In the new film, Jim Carrey plays Joel, another of Kaufman's unkempt loners who seem baffled by the workings of the rest of the world. The plot begins spinning in fourth-dimensional haywire when Joel attempts to give his girlfriend of a year, Clementine, (Kate Winslet) a gift and she doesn't recognize him. Turns out she's gone to Lacuna, Inc., a company right out of a bad sci-fi film that will erase all memories of a person you want to forget. Upset and confused, Joel decided to erase his memory of her also.
The centerpiece of this kaleidoscope of a film takes place while company employees, played by Tom Wilkinson, Mark Ruffalo, Elijah Wood and Kirsten Dunst, attempt to clean Joel's mind of Clementine and he begins to fight it. At first confusing, these scenes portray both the dissolving relationship and the surreal version of their experiences playing out in Joel's mind. This film not only goes through the looking glass, it keeps jumping in and out of it.
Once all the pieces start fitting together, it turns out that the "Eternal Sunshine," beyond its mind-bending structure, offers some interesting perspectives on the nature of relationships and the balancing act our minds do in weighing good and bad memories.
The video background of director Gondry, whose previous partnership with Kaufman resulted in the critically ridiculed "Human Nature" (2001), made him the perfect filmmaker to bring this visually overwhelming tale to the screen.
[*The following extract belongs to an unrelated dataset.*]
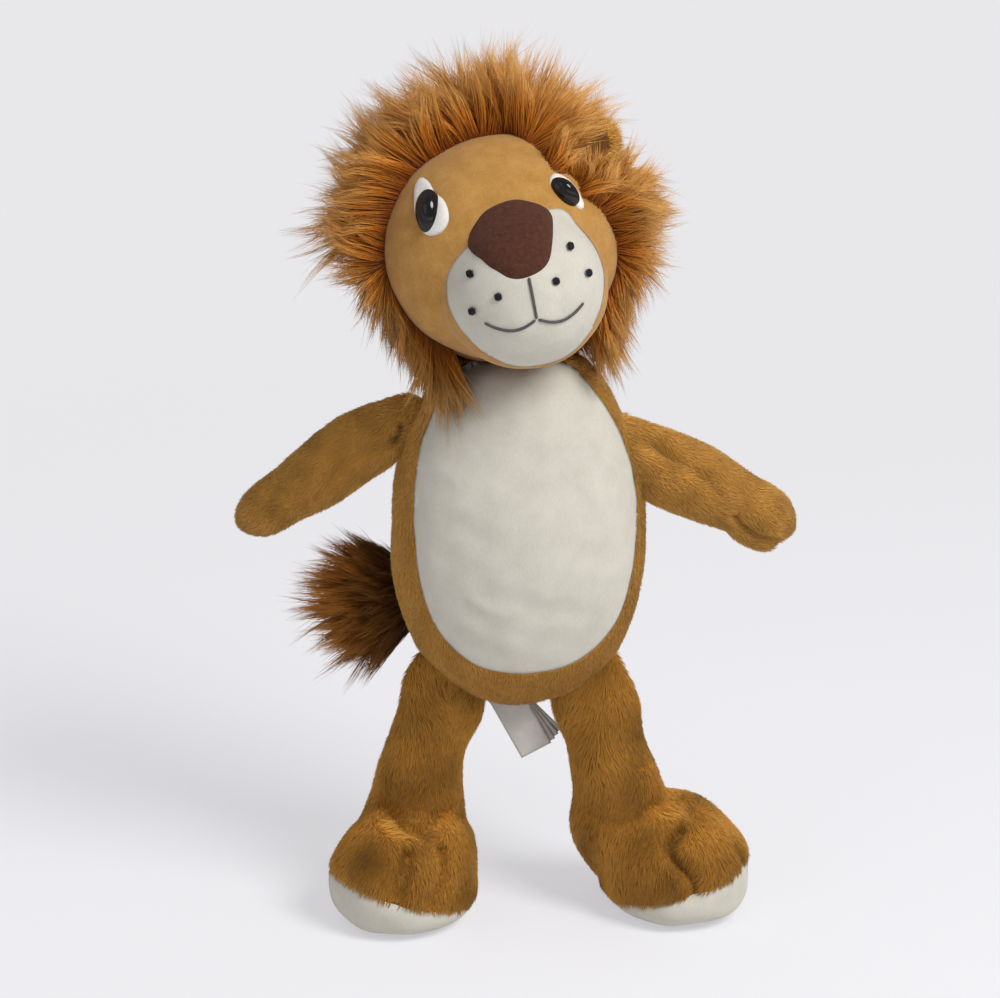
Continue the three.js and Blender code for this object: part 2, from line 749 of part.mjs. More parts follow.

Carrey delivers one of his most focused performances while Winslet steals every scene she's in, managing to create a free-spirited girl-gone-wild while never losing sight of the real person behind the heavy-drinking and multi-colored hair. Because the movie has such a fractured plot, it would have been easy for Kaufman and the actors to stick with simplistic characters, but instead their humanity is the picture strongest element.